VMworld 2014: VCP NV Exam Experience

Written by Sam McGeown
Published on 15/10/2014 - Read in about 2 min (370 words)

It is with great relief that I can announce I have passed my VCP NV (Network Virtualisation) having been caught out by the difficulty of the exam and failing previously.

Exam Preparation

I was fortunate to attend a VMware internal bootcamp (roughly equivalent to the ICM course) for NSX and have had experience deploying production NSX environments, so that is by far the best preparation. As always, the exam blueprint is crucial, you *have* to know all areas covered there. I’ve also been reading the documentation and design and deploy guides published by VMware, and completed the basic and advanced hands on labs that are also freely available. On top of that there is the official practice exam which I strongly suggest you do as it reflects the real exam well, and there are a series of fantastic practice tests by Paul McSharry available while provide a decent test of knowledge.

Exam Experience

It’s a typical VMware VCP level exam consisting of 120 multiple choice questions with 120 minutes to answer them. That’s 1m per question, it may not sound a lot but there are plenty of questions you will answer in seconds. I completed the exam in about 1h25m. Other than that there’s not a huge amount to say about the exam itself due to NDAs!

Advice for takers

Study the blueprint, it really does cover everything you need!

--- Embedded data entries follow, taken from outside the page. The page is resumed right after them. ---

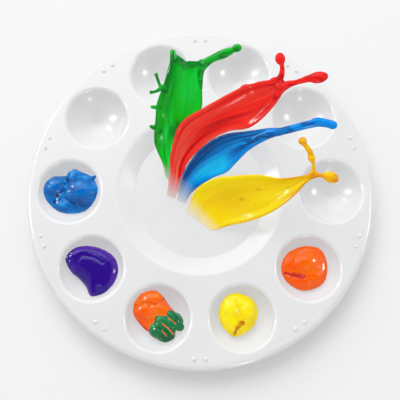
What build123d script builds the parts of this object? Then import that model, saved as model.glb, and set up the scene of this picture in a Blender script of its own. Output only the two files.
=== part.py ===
"""Round ten-well mixing palette with fresh paint: dabs in the wells and four sheets of thrown paint.

The palette is one thin moulding.  It lies flat, wells up, with the origin at the bottom centre of its
skirt, +Z up.  All sizes are in millimetres.
"""
import os
from math import asin, cos, degrees, radians, sin, sqrt

from build123d import *

# ---- driving dimensions: the moulding ---------------------------------------------------------------
outer_dia = 171.0          # across the bottom of the skirt
height = 12.7              # bottom edge of the skirt to the top face
wall = 1.4                 # wall thickness everywhere
skirt_draft = 0.5          # the skirt is this much smaller in radius at the top
shoulder_radius = 2.8      # rounding between the top face and the skirt
edge_radius = 0.4          # rounding of the skirt's bottom edge

# ---- driving dimensions: the wells ------------------------------------------------------------------
well_count = 10
well_ring_radius = 64.0    # centre of the palette to the centre of a well
well_opening_dia = 31.0
well_depth = 10.7
lip_radius = 2.0           # rounding of a well's lip
root_radius = 0.8          # rounding where a bowl's back meets the underside

centre_floor_dia = 65.0    # flat floor of the centre well
centre_top_dia = 81.0      # the same well at the top face
centre_depth = 4.7
centre_lip_radius = 4.0    # rounding at the top of its sloped wall
centre_foot_radius = 1.0   # rounding at the bottom of its sloped wall

# ---- driving dimensions: the raised dots, in pairs between the wells ---------------------------------
dot_dia = 2.1
dot_sink = 0.25            # the centre of a dot's ball below the top face
dot_ring_radius = 79.6
dot_half_angle = 1.94      # half the angle between the two dots of a pair

# ---- driving dimensions: the paint ------------------------------------------------------------------
dab_dome_radius = 30.0     # the crown of a dab
sheet_thickness = 2.6      # a thrown sheet, at the middle of its width

# ---- worked out -------------------------------------------------------------------------------------
outer_radius = outer_dia / 2
well_radius = well_opening_dia / 2
well_pitch = 360 / well_count
bowl_radius = (well_radius**2 + well_depth**2) / (2 * well_depth)
bowl_centre_z = height - well_depth + bowl_radius
bowl_back_radius = bowl_radius + wall
under_z = height - wall    # the underside of the top face
floor_z = height - centre_depth


def finish(piece, name):
    """Label a finished piece and write it to its own file."""
    piece.part.label = name
    export_step(piece.part, f"parts/{name}.step")


os.makedirs("parts", exist_ok=True)

# ---- the moulding -----------------------------------------------------------------------------------
# The corners of its section, as (radius, height), each with its rounding.
floor_radius, lip_place = centre_floor_dia / 2, centre_top_dia / 2
section = [
    ((0, floor_z), 0),
    ((floor_radius, floor_z), centre_foot_radius),
    ((lip_place, height), centre_lip_radius),
    ((outer_radius - skirt_draft, height), shoulder_radius),
    ((outer_radius, 0), edge_radius),
    ((outer_radius - wall, 0), edge_radius),
    ((outer_radius - skirt_draft - wall, under_z), shoulder_radius - wall),
    ((lip_place + wall / 2, under_z), centre_lip_radius - wall),
    ((floor_radius + wall / 2, floor_z - wall), centre_foot_radius + wall),
    ((0, floor_z - wall), 0),
]

# The bowls' backs end inside the top wall, at this latitude of their sphere.
back_latitude = degrees(asin((under_z + wall / 2 - bowl_centre_z) / bowl_back_radius))
back_root_radius = sqrt(bowl_back_radius**2 - (bowl_centre_z - under_z) ** 2)

with BuildPart() as palette_tray:
    with BuildSketch(Plane.XZ):
        with BuildLine():
            Polyline(*[corner for corner, rounding in section], close=True)
        make_face()
        for corner, rounding in section:
            if rounding:
                fillet(vertices().sort_by_distance((*corner, 0))[0], rounding)
    revolve(axis=Axis.Z)

    # the bowls: their backs hang under the top face, and their hollows open through it
    with Locations((0, 0, bowl_centre_z)):
        with PolarLocations(well_ring_radius, well_count):
            Sphere(bowl_back_radius, arc_size2=back_latitude, align=None)
    with Locations((0, 0, bowl_centre_z)):
        with PolarLocations(well_ring_radius, well_count):
            Sphere(bowl_radius, mode=Mode.SUBTRACT)
    circles = edges().filter_by(GeomType.CIRCLE)
    lips = circles.filter_by(lambda e: abs(e.radius - well_radius) < 0.01)
    fillet(lips, lip_radius)
    circles = edges().filter_by(GeomType.CIRCLE)
    roots = circles.filter_by(lambda e: abs(e.radius - back_root_radius) < 0.01)
    fillet(roots, root_radius)

    # the pairs of dots, half way between the wells
    for side in (-1, 1):
        start = well_pitch / 2 + side * dot_half_angle
        with Locations((0, 0, height - dot_sink)):
            with PolarLocations(dot_ring_radius, well_count, start_angle=start):
                Sphere(dot_dia / 2)

finish(palette_tray, "palette_tray")

# ---- the dabs ---------------------------------------------------------------------------------------
# Each dab fills the bottom of a bowl.  Its outline is seen from above, from the centre of its well.


def well_centre(angle):
    """The centre of the well at an angle, on the top face."""
    return well_ring_radius * cos(radians(angle)), well_ring_radius * sin(radians(angle))


def paint_dab(name, well_angle, crown, crown_height, outline, cut_by=None):
    """A dab of paint: its outline carried down to the bowl, under a dome with its top at the crown."""
    x, y = well_centre(well_angle)
    dome_centre_z = crown_height - dab_dome_radius
    with BuildPart() as dab:
        with BuildSketch(Plane((x, y, 0))):
            with BuildLine():
                Spline(*outline, periodic=True)
            make_face()
            if cut_by:
                with BuildLine():
                    Spline(*cut_by, periodic=True)
                make_face(mode=Mode.SUBTRACT)
        extrude(amount=2 * height)
        with Locations((x, y, bowl_centre_z)):
            Sphere(bowl_radius, mode=Mode.INTERSECT)
        with Locations((x + crown[0], y + crown[1], dome_centre_z)):
            Sphere(dab_dome_radius, mode=Mode.INTERSECT)
    finish(dab, name)


paint_dab(
    "paint_dab_blue", 180, crown=(0, 0), crown_height=13.4,
    outline=[
        (-13.2, 2), (-9, 8.6), (1, 12), (7.5, 9.8), (12, 7), (14, -0.5), (7, -9.2), (-5, -9.6), (-12, -3),
    ],
)
paint_dab(
    "paint_dab_purple", 216, crown=(0, 0), crown_height=12.4,
    outline=[
        (-13, 4), (-7.5, 11), (3, 10.8), (11.8, 4.5), (12, -5), (4, -12.6), (-1, -13), (-4, -7.5),
        (-10.5, -2),
    ],
)
green_outline = [(0, 3), (4, 4), (9, 2.6), (12, -1.5), (8.6, -6.5), (3.6, -11.2), (-3.6, -8), (-4.6, -2)]
paint_dab(
    "paint_dab_orange", 252, crown=(-2, 3), crown_height=12.0,
    outline=[(-12, 5), (-8, 11.6), (-1, 13), (5, 7), (9, 2), (2, -6), (-5.4, -6), (-10.5, -1)],
    cut_by=green_outline,
)
paint_dab(
    "paint_dab_green", 252, crown=(4, -3), crown_height=13.2,
    outline=green_outline,
)
paint_dab(
    "paint_dab_yellow", 288, crown=(-1, 1), crown_height=12.0,
    outline=[(-11, 1), (-9, 8.4), (-3, 11.8), (5, 9.4), (8, 2.5), (5, -4.6), (-3, -8.8), (-8.4, -4.6)],
)
paint_dab(
    "paint_dab_vermilion", 324, crown=(-1, 0), crown_height=12.6,
    outline=[(-12.8, 0), (-9.6, 7.8), (0, 11.2), (8, 8.4), (10.4, 0), (7, -7.6), (-1.8, -10.5), (-9.6, -6.6)],
)

# ---- the thrown paint -------------------------------------------------------------------------------
# A sheet rises from the floor of the centre well.  Each station across it is its two edges, left and
# right as the paint flew.  The first station lies under the floor, where the sheet is cut off.
# A thread leaves the sheet's far end as a round tail that thins out, and ends in a bead.


def flow_at(path, i):
    """The direction of a path of points at one of them."""
    before, after = path[max(i - 1, 0)], path[min(i + 1, len(path) - 1)]
    return (after - before).normalized()


def section_plane(middle, across, flow):
    """A plane across the flow at a point, with its x axis towards the right-hand edge."""
    normal = flow - across * (flow.dot(across) / across.dot(across))
    return Plane(origin=middle, x_dir=across, z_dir=normal)


def paint_splash(name, stations, threads):
    """One sheet of thrown paint with its threads and their beads."""
    edge_pairs = [(Vector(*left), Vector(*right)) for left, right in stations]
    middles = [(left + right) / 2 for left, right in edge_pairs]
    with BuildPart() as splash:
        for i, (left, right) in enumerate(edge_pairs):
            width = (right - left).length
            with BuildSketch(section_plane(middles[i], right - left, flow_at(middles, i))):
                SlotOverall(width, min(sheet_thickness, 0.8 * width))
        loft()
        split(bisect_by=Plane.XY.offset(floor_z), keep=Keep.TOP)
        for points, radii, bead_radius in threads:
            path = [Vector(*point) for point in points]
            for i, radius in enumerate(radii):
                flow = flow_at(path, i)
                with BuildSketch(section_plane(path[i], flow.cross(Vector(0, 0, 1)), flow)):
                    Circle(radius)
            loft()
            with Locations(path[-1]):
                Sphere(bead_radius)
    finish(splash, name)


paint_splash(
    "paint_splash_green",
    stations=[
        ((-18.0, 3.5, 6.0), (-15.0, 2.5, 6.0)),
        ((-19.0, 13.0, 17.0), (-13.5, 10.5, 13.0)),
        ((-19.5, 25.0, 27.0), (-6.0, 23.5, 18.0)),
        ((-19.5, 35.0, 35.0), (0.5, 36.0, 27.0)),
        ((-15.5, 46.5, 41.0), (1.0, 46.5, 34.0)),
        ((-12.5, 58.0, 45.0), (1.0, 56.0, 39.0)),
    ],
    threads=[
        (
            [(0.0, 52.0, 38.0), (5.0, 55.5, 41.5), (11.0, 57.0, 44.5), (17.0, 59.0, 46.5)],
            [2.2, 1.6, 1.5, 1.2], 1.9,
        ),
        (
            [(-17.0, 42.0, 39.5), (-20.0, 45.0, 41.5), (-21.0, 49.0, 42.5)],
            [1.6, 0.9, 0.8], 1.2,
        ),
    ],
)
paint_splash(
    "paint_splash_red",
    stations=[
        ((-17.0, -1.5, 6.0), (-13.0, -4.5, 6.0)),
        ((-15.0, 5.0, 17.0), (-10.0, 2.5, 11.0)),
        ((-13.0, 18.0, 26.0), (-6.5, 13.0, 15.0)),
        ((-9.0, 27.0, 34.0), (3.0, 22.0, 20.0)),
        ((1.0, 32.0, 40.0), (13.0, 26.0, 26.0)),
        ((19.5, 41.0, 45.0), (24.0, 26.0, 33.0)),
        ((32.0, 43.5, 47.0), (33.0, 32.0, 41.0)),
        ((37.5, 43.0, 48.0), (38.0, 38.5, 46.5)),
    ],
    threads=[
        (
            [(36.0, 42.0, 47.5), (36.5, 46.0, 49.0), (36.0, 52.0, 50.0)],
            [1.8, 1.2, 1.0], 2.0,
        ),
        (
            [(36.0, 40.0, 47.0), (43.0, 41.5, 48.5), (49.0, 43.0, 49.5), (54.0, 43.0, 50.0)],
            [2.0, 1.3, 1.5, 1.8], 2.3,
        ),
    ],
)
paint_splash(
    "paint_splash_blue",
    stations=[
        ((-11.5, -5.0, 6.0), (-8.0, -8.0, 6.0)),
        ((-9.5, 5.0, 16.0), (-4.0, 0.0, 10.0)),
        ((-3.0, 15.0, 22.0), (6.0, 6.5, 13.0)),
        ((4.0, 20.0, 28.0), (13.0, 8.5, 17.0)),
        ((11.0, 22.0, 33.0), (18.0, 12.5, 22.0)),
        ((21.0, 22.5, 36.5), (23.5, 16.0, 30.0)),
        ((31.0, 23.5, 38.5), (31.5, 19.0, 36.0)),
    ],
    threads=[
        (
            [
                (27.0, 20.5, 36.0), (37.0, 21.5, 38.8), (46.0, 23.5, 40.8), (54.0, 25.0, 41.8),
                (59.5, 24.0, 42.0),
            ],
            [2.3, 1.8, 1.8, 2.1, 2.0], 2.2,
        ),
    ],
)
paint_splash(
    "paint_splash_yellow",
    stations=[
        ((-8.0, -11.5, 6.0), (1.5, -20.5, 6.0)),
        ((-2.0, 0.0, 15.0), (13.5, -17.0, 10.5)),
        ((6.0, 4.0, 21.0), (23.5, -15.5, 15.0)),
        ((15.0, 4.0, 26.5), (31.5, -13.5, 21.5)),
        ((26.5, 3.5, 31.0), (38.0, -10.5, 28.0)),
        ((36.5, 1.0, 34.5), (44.0, -6.0, 33.0)),
        ((46.0, 1.5, 37.5), (48.5, -1.5, 37.0)),
        ((52.5, 3.0, 39.5), (53.5, 0.8, 39.0)),
    ],
    threads=[
        (
            [(50.0, 1.5, 38.5), (50.5, 6.0, 41.0), (49.0, 10.5, 43.0), (45.5, 15.0, 45.0)],
            [1.3, 0.9, 1.4, 1.0], 1.4,
        ),
        (
            [(50.0, 1.0, 38.0), (54.0, 1.0, 39.5), (58.5, -0.3, 40.5)],
            [1.3, 1.0, 1.4], 2.3,
        ),
    ],
)
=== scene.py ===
"""A round ten-well mixing palette: glossy white moulding, dabs of wet paint and four thrown sheets.

Sizes are in millimetres, as in the CAD part, and are turned into metres when a mesh is made.
"""
from math import cos, radians, sin

import bmesh
import bpy
import numpy as np
from mathutils import Matrix, Vector, kdtree, noise


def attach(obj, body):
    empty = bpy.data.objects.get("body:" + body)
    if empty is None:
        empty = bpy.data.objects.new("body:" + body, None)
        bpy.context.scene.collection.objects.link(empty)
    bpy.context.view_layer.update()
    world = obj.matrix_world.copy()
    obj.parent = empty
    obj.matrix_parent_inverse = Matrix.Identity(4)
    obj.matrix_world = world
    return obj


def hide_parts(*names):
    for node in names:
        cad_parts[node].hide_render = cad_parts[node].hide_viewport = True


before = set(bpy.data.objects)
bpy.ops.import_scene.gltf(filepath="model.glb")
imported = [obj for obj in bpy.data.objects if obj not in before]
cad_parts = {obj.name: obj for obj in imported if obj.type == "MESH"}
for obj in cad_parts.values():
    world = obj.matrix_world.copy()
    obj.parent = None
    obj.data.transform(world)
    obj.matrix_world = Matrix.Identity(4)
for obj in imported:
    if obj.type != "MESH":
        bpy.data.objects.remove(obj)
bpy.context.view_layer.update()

MM = 0.001

# ---- sizes of the moulding --------------------------------------------------------------------------
TOP_Z = 12.7
WELL_RING_RADIUS = 64.0
WELL_OPENING_RADIUS = 15.5
WELL_DEPTH = 10.7
BOWL_RADIUS = (WELL_OPENING_RADIUS**2 + WELL_DEPTH**2) / (2 * WELL_DEPTH)
BOWL_CENTRE_Z = TOP_Z - WELL_DEPTH + BOWL_RADIUS
CENTRE_FLOOR_Z = 8.0
CLEARANCE = 0.03           # between the paint and the plastic it lies on

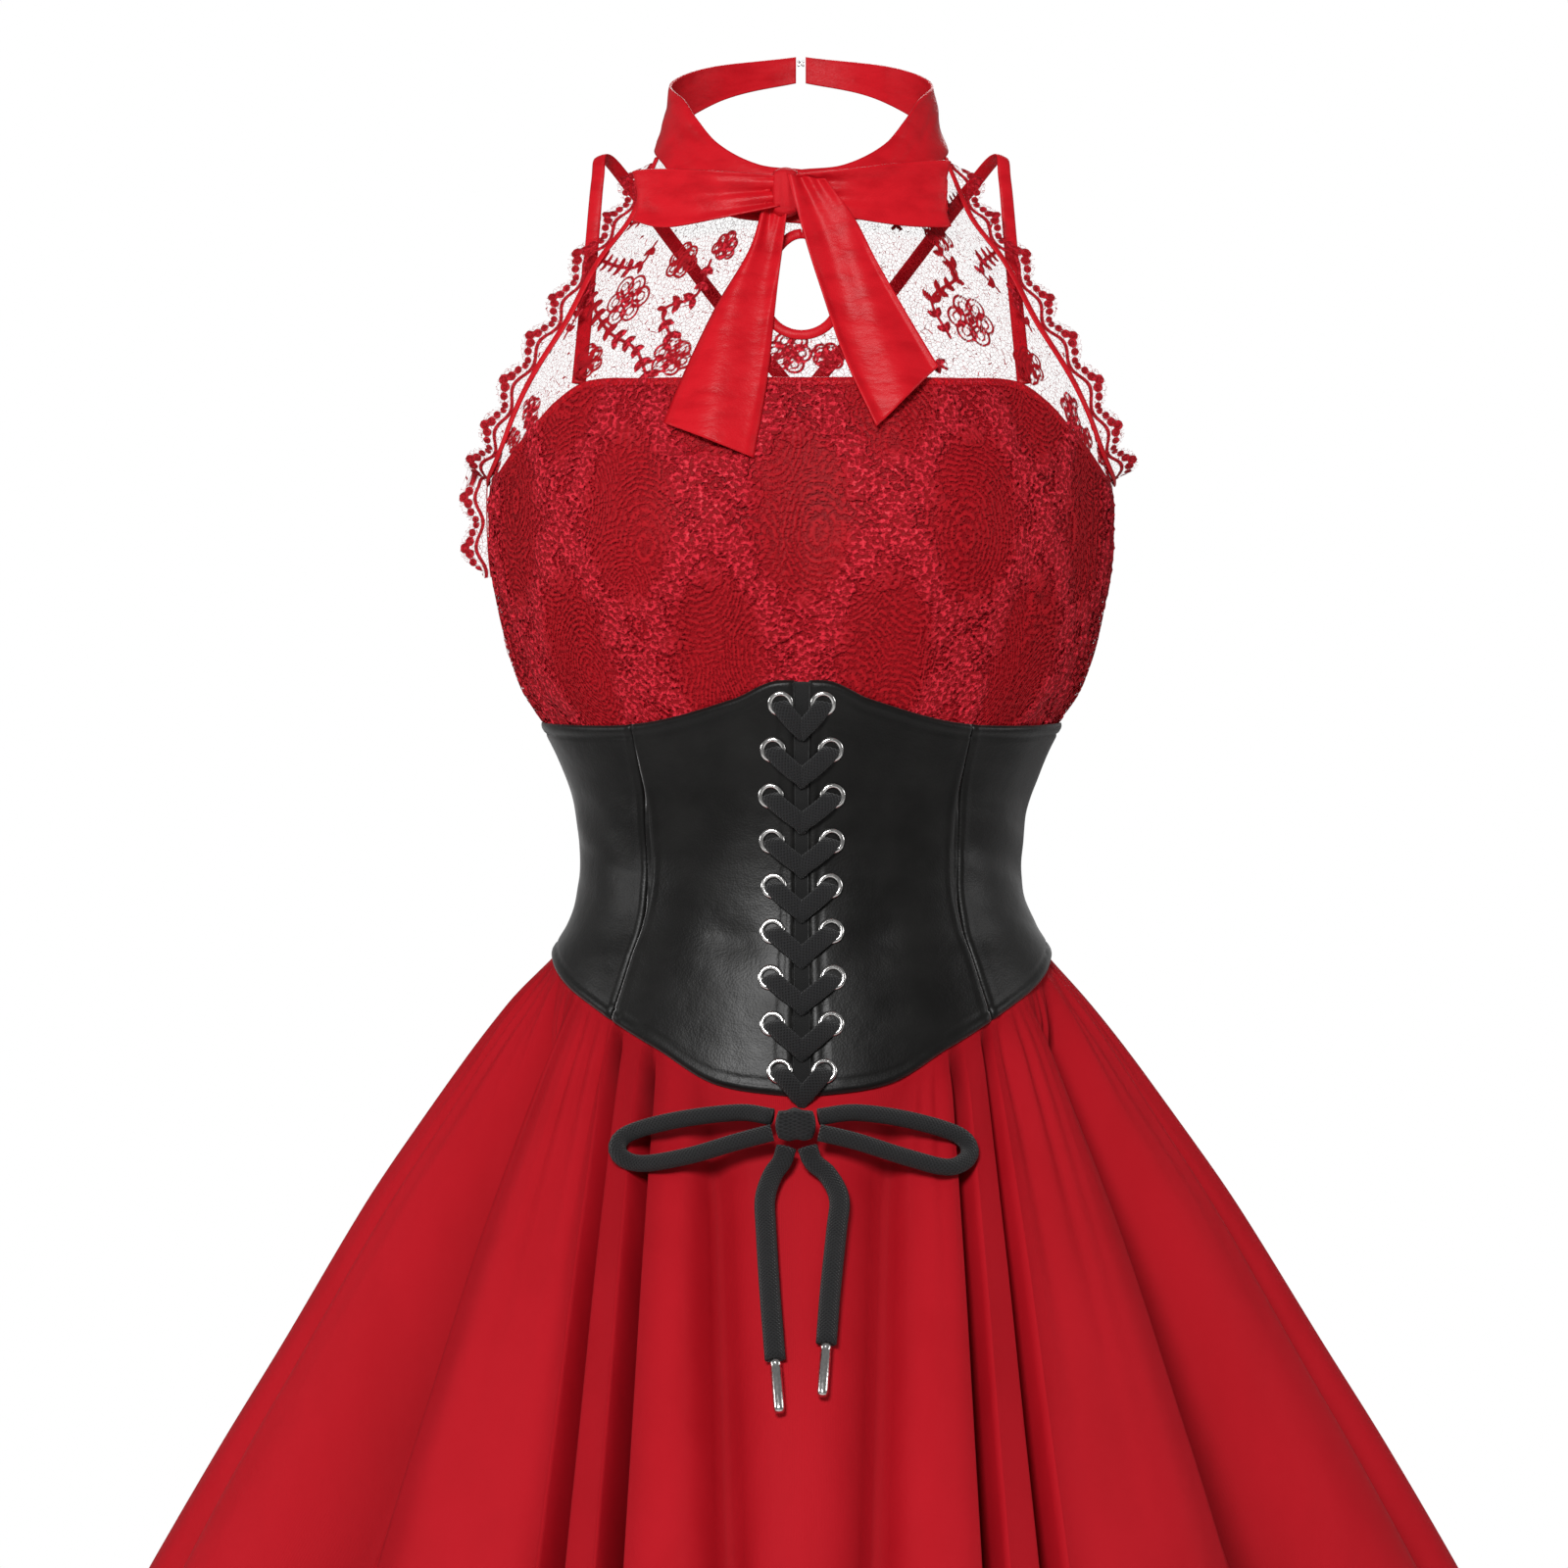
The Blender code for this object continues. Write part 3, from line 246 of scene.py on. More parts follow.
class Shader:
    """Node tree of one material, and the one way that nodes are added to it."""

    def __init__(self, name: str, **numbers: float | tuple) -> None:
        """Makes a material with a Principled BSDF.

        Args:
            name: The material's name.
            numbers: Values of the shader's own sockets, with _ for the spaces in their names.
        """
        self.material = bpy.data.materials.new(name)
        self.material.use_nodes = True
        self.tree = self.material.node_tree
        self.surface = self.tree.nodes["Principled BSDF"]
        for key, number in numbers.items():
            self.surface.inputs[key.replace("_", " ")].default_value = number

    def node(self, kind: str, settings: dict | None = None, values: dict | None = None,
             output: str | int = 0) -> Signal:
        """Adds a node.

        Args:
            kind: The node's type.
            settings: Its properties, and a ramp's stops as (place, colour).
            values: Values or links of its inputs, by name or number.
            output: Which output to return.

        Returns:
            The chosen output.
        """
        made = self.tree.nodes.new(kind)
        settings = dict(settings or {})
        stops = settings.pop("stops", None)
        for key, value in settings.items():
            setattr(made, key, value)
        if stops:
            ramp = made.color_ramp.elements
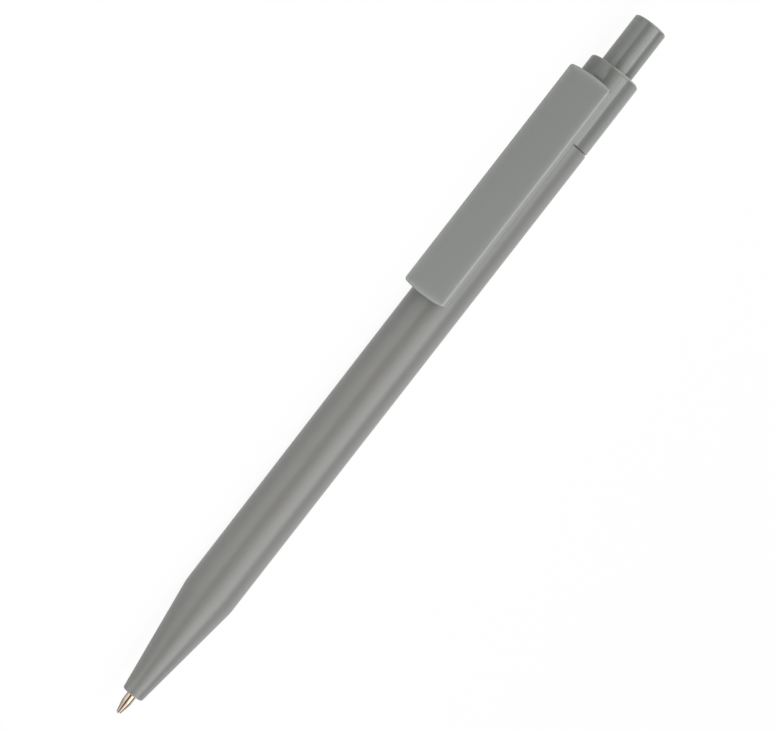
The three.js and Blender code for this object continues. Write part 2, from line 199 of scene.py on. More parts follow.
TIP_CONE = 2.05
TIP_NECK_RADIUS = 0.93
TIP_NECK_TAPER = 0.07
TIP_NECK = 3.3
TIP_SHANK_RADIUS = 1.15
TIP_SHANK = 4
TIP_CHAMFER = 0.3
TIP_COLLAR = 0.5
TIP_EDGE = 0.12
MENISCUS = 0.25

COLLAR_BASE = BARREL_LENGTH + SEAM
CEILING = COLLAR_TOP - COLLAR_TOP_WALL
SPIGOT_BED = MOUTH_RADIUS - MOUTH_WALL
SPIGOT_RADIUS = SPIGOT_BED - RUN_FIT
SLOT_RADIUS = SPIGOT_RADIUS - SPIGOT_WALL
RIB_RADIUS = BUTTON_RADIUS + RUN_FIT
CROWN_ROOT = CROWN_TIP + TOOTH
CLIP_BACK = COLLAR_RADIUS + CLIP_GAP
CLIP_FRONT = CLIP_BACK + CLIP_THICKNESS
FOOT_MIDDLE = CLIP_TOP - FOOT_SETBACK

# Fineness, in steps, and the least angle of a sharp edge, in degrees
ROUND = 144
SMALL_ROUND = 72
FILLET_STEPS = 8
THREAD_RINGS = 12
BOW_STEPS = 6
BEAD_STEPS = 24
SEAT_STEPS = 12
WIRE_TURN_STEPS = 32
WIRE_SIDES = 10
BALL_SPLITS = 4
CREASE = 32
WIRE_CREASE = 60
NO_CREASE = 180

# Limits of the outlines: points closer than this are one, in mm, two sizes closer than this are equal,
# a fillet takes up to this share of a side, and no corner is inset as if it were sharper than this
WELD = 1e-5
TINY = 1e-6
FILLET_ROOM = 0.49
LEAST_LEAN = 0.3


def outline(corners, steps=FILLET_STEPS):
    """Points of an outline whose corners (x, y, fillet) become arcs where a fillet is given."""
    points = []
    for i, corner in enumerate(corners):
        here = Vector(corner[:2])
        if len(corner) < 3:
            points.append(here)
            continue
        before = Vector(corners[i - 1][:2]) - here
        after = Vector(corners[(i + 1) % len(corners)][:2]) - here
        room = FILLET_ROOM * min(before.length, after.length)
        half = before.angle(after) / 2
        reach = min(corner[2] / math.tan(half), room)
        before.normalize()
        after.normalize()
        centre = here + (before + after).normalized() * reach / math.cos(half)
        start = here + before * reach - centre
        side = 1 if before.x * after.y - before.y * after.x > 0 else -1
        for k in range(steps + 1):
            turn = Matrix.Rotation(side * (2 * half - math.pi) * k / steps, 2)
            points.append(centre + turn @ start)
    return points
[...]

It seems obvious, but know the packet walks and understand how encapsulation changes packets

Have a clear and precise understanding of the components and architecture, and what the use cases are

If you have access to the binaries, install, break, fix, remove, repeat! If not, HOL, you don’t have to follow the guides, you can do your own thing.

Next steps

My score wasn’t great (a pass is a pass right?) so I’m keen to go back over some weaker areas to start with. I am definitely going to look at recertifying my expired CCNA, as this is really good knowledge to take into any NSX engagement. With the VCIX exam recently released, I’ll look towards that also. Finally, lots of lab work with vCAC 6.1 and NSX to really maximise its potential. NSX shines when you see it automated.